ShootMyMonkey said:
You can tell a differnce between 30fps and 60fps. Some video cameras can record at 60fps and it's noticable.
Sure... if you have an interlaced video mode that will actually scan the fields to render at 60 Hz. If not for that, you wouldn't notice 60 fps in a console game played on an ordinary TV (half the frames would be dropped)... With an interlaced scan mode, you'll at least get half your scanlines from a new frame each time, so the motion will look smoother. I don't follow HD as well as people who know what money looks like, but I don't think there are 60 fps progressive scan modes.
People make the assumption that framerate and smoothness are inherently linked, which isn't really true. Smoothness has more to do with the amount of information that is gathered by the eye, and the problem with in-game graphics is that a given frame only has information about position and not motion.
You most definately *CAN* tell the difference between 30fps and 60fps even on a standard TV. At least I can anyways.
Regular interlaced TV is showing one field every 1/60th of a second (where a field is half of a full frame, done on every other line). A 30fps game is showing the same image for two successive fields, then it updates and shows the next image for the next two fields.
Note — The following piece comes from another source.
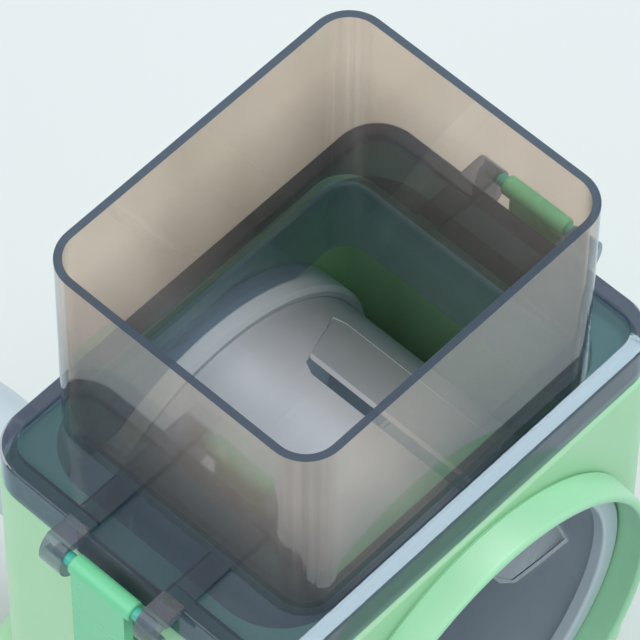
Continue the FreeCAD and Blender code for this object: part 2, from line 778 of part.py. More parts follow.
def base_dome(inset, low):
    r = base_radius - inset
    round_off = base_shoulder - inset
    centre_r = r - round_off
    top = base_side + round_off
    points = [V(0, 0, low), V(r, 0, low), V(r, 0, base_side), V(centre_r, 0, top),
              V(0, 0, base_side + base_shoulder + base_crown - inset)]
    diagonal = round_off * math.sqrt(0.5)
    middle = V(centre_r + diagonal, 0, base_side + diagonal)
    outline = [Part.LineSegment(points[0], points[1]), Part.LineSegment(points[1], points[2]),
               Part.Arc(points[2], middle, points[3]), Part.LineSegment(points[3], points[4]),
               Part.LineSegment(points[4], points[0])]
    wire = Part.Wire([stretch.toShape() for stretch in outline])
    return Part.Face(wire).revolve(V(0, 0, 0), V(0, 0, 1), 360)


def lever_window():
    # opening in the base's side that the lever swings in
    outer = base_radius + past
    inner = base_radius - stand_wall - plate_boss_radius
    low = lever_low - lever_window_gap
    high = lever_top + lever_window_gap
    ring = turned_z([(inner, low), (outer, low), (outer, high), (inner, high)])
    spare = math.degrees(math.asin((lever_width / 2 + lever_window_margin) / base_radius))
    half = lever_swing / 2 + spare
    middle = lever_rest_angle + lever_swing / 2
    fan = [V(0, 0, low - past)]
    steps = 6
    for i in range(steps + 1):
        x, y = polar(2 * outer, middle - half + 2 * half * i / steps)
        fan.append(V(x, y, low - past))
    return ring.common(closed_face(fan).extrude(V(0, 0, high - low + 2 * past)))


def base_stand():
    floor = foot_ring_height
    body = base_dome(0, floor).fuse(stand_column(stand_height, 0))
    hollow = base_dome(stand_wall, floor - past).fuse(stand_column(stand_height - stand_wall, stand_wall))
    body = body.cut(hollow)
    ceiling = base_side + base_shoulder - stand_wall / 2
    cuts = [lever_window()]
    bosses = []
    for angle in plate_screw_angles:
        x, y = polar(plate_screw_radius, angle)
        bosses.append(rod_z(plate_boss_radius, x, y, plate_top, ceiling))
        cuts.append(rod_z(small_screw_radius, x, y, plate_top - past, plate_top + thread_bite + pilot_spare))
    for x, y in stand_screw_places:
        cuts.append(rod_z(screw_radius + cap_fit, x, y, stand_height - stand_wall - past,
                          stand_height + past))
    return body.fuse(bosses).cut(cuts).removeSplitter()


def stand_screws():
    screws = []
    under = stand_height - stand_wall
    for x, y in stand_screw_places:
        shank = rod_z(screw_radius, x, y, under - screw_head, stand_height + thread_bite)
        head = rod_z(screw_head_radius, x, y, under - screw_head, under)
        slot = block(x - screw_head_radius, x + screw_head_radius, y - screw_slot_half, y + screw_slot_half,
                     under - screw_head - past, under - screw_head + screw_slot_depth)
        screws.append(head.fuse(shank).cut(slot))
    return screws


def foot_ring():
    inner = base_radius - foot_ring_width
    return turned_z([(inner, 0), (base_radius - foot_ring_chamfer, 0), (base_radius, foot_ring_chamfer),
                     (base_radius, foot_ring_height), (inner, foot_ring_height)])


# Suction foot

def base_plate():
    disc = rod_z(base_radius - stand_wall - plate_gap, 0, 0, plate_low, plate_top)
    places = [polar(plate_screw_radius, a) for a in plate_screw_angles]
    places += [(0, -bridge_screw_y), (0, bridge_screw_y)]
    cuts = [rod_z(small_screw_radius + cap_fit, x, y, plate_low - past, plate_top + past) for x, y in places]
    cuts.append(rod_z(cup_boss_radius + plate_gap, 0, 0, plate_low - past, plate_top + past))
    return disc.cut(cuts)


def small_screw(x, y, bite):
    head = rod_z(small_head_radius, x, y, plate_low - small_head, plate_low)
    return head.fuse(rod_z(small_screw_radius, x, y, plate_low - small_head, plate_top + bite))


def plate_screws():
    return [small_screw(*polar(plate_screw_radius, a), thread_bite) for a in plate_screw_angles]


def bridge_screws():
    return [small_screw(0, s * bridge_screw_y, bridge_bar) for s in (-1, 1)]


def suction_cup():
    slope_r = cup_boss_radius + cup_boss_root
    slope_z = plate_low - plate_cup_gap
    relief_end = cup_radius - cup_lip
    pocket = stem_foot_radius + stem_pocket_gap
    pocket_low = stem_foot_low - stem_pocket_gap
    pocket_high = stem_foot_low + stem_foot_height + stem_pocket_gap
    neck = stem_radius + stem_pocket_gap
    return turned_z([(0, 0), (cup_pad_radius, 0), (cup_pad_radius + cup_relief_slope, cup_relief),
                     (relief_end - cup_relief_slope, cup_relief), (relief_end, 0), (cup_radius, 0),
                     (cup_radius, cup_edge), (slope_r, slope_z), (cup_boss_radius, slope_z),
                     (cup_boss_radius, cup_boss_height), (neck, cup_boss_height), (neck, pocket_high),
                     (pocket, pocket_high), (pocket, pocket_low), (0, pocket_low)])


def pull_stem():
    foot = rod_z(stem_foot_radius, 0, 0, stem_foot_low, stem_foot_low + stem_foot_height)
    rod = rod_z(stem_radius, 0, 0, stem_foot_low, bridge_top + bridge_bar + stem_end)
    hole = rod_y(cross_pin_radius, 0, cross_pin_z, -stem_radius - past, stem_radius + past)
    return foot.fuse(rod).cut(hole)


def cross_pin():
    half = bridge_inner + bridge_leg - cross_pin_end
    return rod_y(cross_pin_radius, 0, cross_pin_z, -half, half)


def lever_ramp(start_angle):
    # helical ramp that lifts the cross pin as the lever swings
    rise = lever_lift * (lever_swing + 2 * ramp_margin) / lever_swing
    helix = Part.makeHelix(lever_lift * 360.0 / lever_swing, rise, lever_ring)
    profile = Part.makePolygon([V(lever_bore, 0, -lever_thickness), V(lever_ring, 0, -lever_thickness),
                                V(lever_ring, 0, 0), V(lever_bore, 0, 0),
                                V(lever_bore, 0, -lever_thickness)])
    ramp = Part.Wire(helix.Edges).makePipeShell([profile], True, True)
    ramp = ramp.mirror(V(0, 0, 0), V(0, 1, 0))
    ramp.rotate(V(0, 0, 0), V(0, 0, 1), start_angle + ramp_margin)
    ramp.translate(V(0, 0, lever_top - lever_lift * ramp_margin / lever_swing))
    keep = rod_z(lever_ring + past, 0, 0, lever_low, bridge_top)
    return ramp.common(keep)


def lock_lever():
    tip_x = lever_reach - lever_width / 2
    pad_top = lever_top + paddle_rise
    ring = turned_z([(lever_bore, lever_low), (lever_ring, lever_low), (lever_ring, lever_top),
                     (lever_bore, lever_top)])
    arm = block(lever_ring - past, tip_x, -lever_width / 2, lever_width / 2, lever_low, lever_top)
    tip = rod_z(lever_width / 2, tip_x, 0, lever_low, lever_top)
    pad = rod_z(lever_width / 2 - paddle_inset, tip_x, 0, lever_low, pad_top)
    pad = rounded_edges(pad, paddle_round, at_height(pad_top))
    arm = arm.fuse([tip, pad])
    arm.rotate(V(0, 0, 0), V(0, 0, 1), lever_rest_angle)
    return ring.fuse([arm, lever_ramp(90), lever_ramp(270)]).removeSplitter()


def lever_bridge():
    half = bridge_width / 2
    outer = bridge_inner + bridge_leg
    top = bridge_top + bridge_bar
    slot_half = cross_pin_radius + cross_pin_gap / 2
    parts = []
    cuts = [rod_z(stem_radius + stem_fit, 0, 0, bridge_top - past, top + past)]
    for s in (-1, 1):
        leg_low = min(s * bridge_inner, s * outer)
        foot_low = min(s * outer, s * (outer + bridge_foot))
        parts.append(block(-half, half, leg_low, leg_low + bridge_leg, plate_top, top))
        parts.append(block(-half, half, foot_low, foot_low + bridge_foot, plate_top, plate_top + bridge_bar))
        cuts.append(block(-slot_half, slot_half, leg_low - past, leg_low + bridge_leg + past,
                          lever_top, bridge_top))
        cuts.append(rod_z(small_screw_radius, 0, s * bridge_screw_y, plate_top - past,
                          plate_top + bridge_bar + past))
    bar = block(-half, half, -outer, outer, bridge_top, top)
    return bar.fuse(parts).cut(cuts).removeSplitter()


os.makedirs("parts", exist_ok=True)
save("hopper_lid", hopper_lid())
right_latch = latch()
save("right_latch", right_latch)
save("left_latch", mirrored(right_latch))
save("main_housing", main_housing())
save("front_collar", front_collar())
save("drum_front_ring", drum_front_ring())
save("drum_sheet", drum_sheet())
save("drum_back_plate", drum_back_plate())
save("drive_shaft", drive_shaft())
save("rear_bush", rear_bush())
save("retaining_clip", retaining_clip())
save("thrust_washer", thrust_washer())
save("crank_arm", crank_arm())
save("crank_screw", crank_screw())
save("crank_cap", crank_cap())
save("knob_spindle", knob_spindle())
save("knob_grip", knob_grip())
save("knob_end_cap", knob_end_cap())
save("base_stand", base_stand())
save("stand_screws", *stand_screws())
save("foot_ring", foot_ring())
save("base_plate", base_plate())
save("plate_screws", *plate_screws())
save("suction_cup", suction_cup())
save("pull_stem", pull_stem())
save("cross_pin", cross_pin())
save("lock_lever", lock_lever())
save("lever_bridge", lever_bridge())
save("bridge_screws", *bridge_screws())
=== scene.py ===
import bpy
import json
import math
from mathutils import Matrix, Vector


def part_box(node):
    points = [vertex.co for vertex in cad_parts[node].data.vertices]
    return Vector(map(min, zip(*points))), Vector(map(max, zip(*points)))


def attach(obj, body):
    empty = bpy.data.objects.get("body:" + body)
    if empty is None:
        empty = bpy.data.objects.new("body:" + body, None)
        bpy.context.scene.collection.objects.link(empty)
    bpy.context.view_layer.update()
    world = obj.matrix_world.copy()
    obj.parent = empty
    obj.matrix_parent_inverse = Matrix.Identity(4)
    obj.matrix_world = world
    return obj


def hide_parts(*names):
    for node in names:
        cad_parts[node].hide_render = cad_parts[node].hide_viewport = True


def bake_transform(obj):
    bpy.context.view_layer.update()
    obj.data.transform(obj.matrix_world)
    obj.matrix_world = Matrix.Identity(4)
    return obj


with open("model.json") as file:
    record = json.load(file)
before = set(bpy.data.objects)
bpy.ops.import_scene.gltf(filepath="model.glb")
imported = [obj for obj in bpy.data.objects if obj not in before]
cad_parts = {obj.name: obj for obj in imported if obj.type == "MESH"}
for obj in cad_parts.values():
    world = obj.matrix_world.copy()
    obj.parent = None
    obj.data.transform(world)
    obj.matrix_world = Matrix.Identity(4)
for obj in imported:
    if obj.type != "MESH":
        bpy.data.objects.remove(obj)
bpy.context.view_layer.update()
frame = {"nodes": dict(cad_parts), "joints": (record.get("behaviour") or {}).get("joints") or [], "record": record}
print("frame loaded:", len(frame["nodes"]), "CAD nodes")

# places that the frame gives, in metres
joints = {j["name"]: j for j in frame["joints"]}
drumAxisZ = joints["crank_spin"]["pos_m"][2]
knobAxisZ = joints["knob_spin"]["pos_m"][2]
latchPin = Vector(joints["latch_right_hinge"]["pos_m"])
headY = latchPin.y
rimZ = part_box("hopper_lid")[1].z
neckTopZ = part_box("main_housing")[1].z
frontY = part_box("main_housing")[0].y
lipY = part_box("front_collar")[0].y
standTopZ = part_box("base_stand")[1].z
past = 0.001  # cutters run this far past a face
hair = 0.0001  # tolerance when faces and edges are picked by their place
towards = 0.9  # a face looks along an axis when its normal has this much of it
fineMerge = 0.000002  # for pieces with very short edges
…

A 60fps game on an interlaced TV is showing a new image for each field. Even though a field is only half of your screen pixels and you are "losing" half of each image, you are still seeing a new updated on-screen image every 1/60th of a second. So yes, motion appears to be "smoother" at 60fps even on an interlaced display, although very fast motion will also show interlacing artifacts, but they don't look any worse than what you see in a fast-moving television show on the same display.
Progressive scan displays (480p, 720p) refresh the entire screen every 1/60th of a second, so 60fps games (or video) look especially good on them, since you are no longer dropping any information.
To see the differences yourself, you can find any internet video of an always-60fps Xbox game, like Dead or Alive 3. They are almost always recorded at 30fps, and you can check the video statistics to verify. Then watch the actual game being played on a regular interlaced TV, and it will appear to be more fluid and smoother than the online 30fps video appeared to be. Then if you watch it on a progressive display in 480p mode, it will be eye-popping.
You can see the difference between 30fps and 60fps (without interlacing) on your PC too. Just download the 482MB version of the DOA4 trailer, and then download the 292MB version from microsoft.com above. The first file is 60fps, although slightly lower in resolution, while the second file is 30fps. If your computer is fast enough to display them at full size without dropping any frames (you need to be upwards of 2.5ghz with a decently fast video card) you should be able to tell.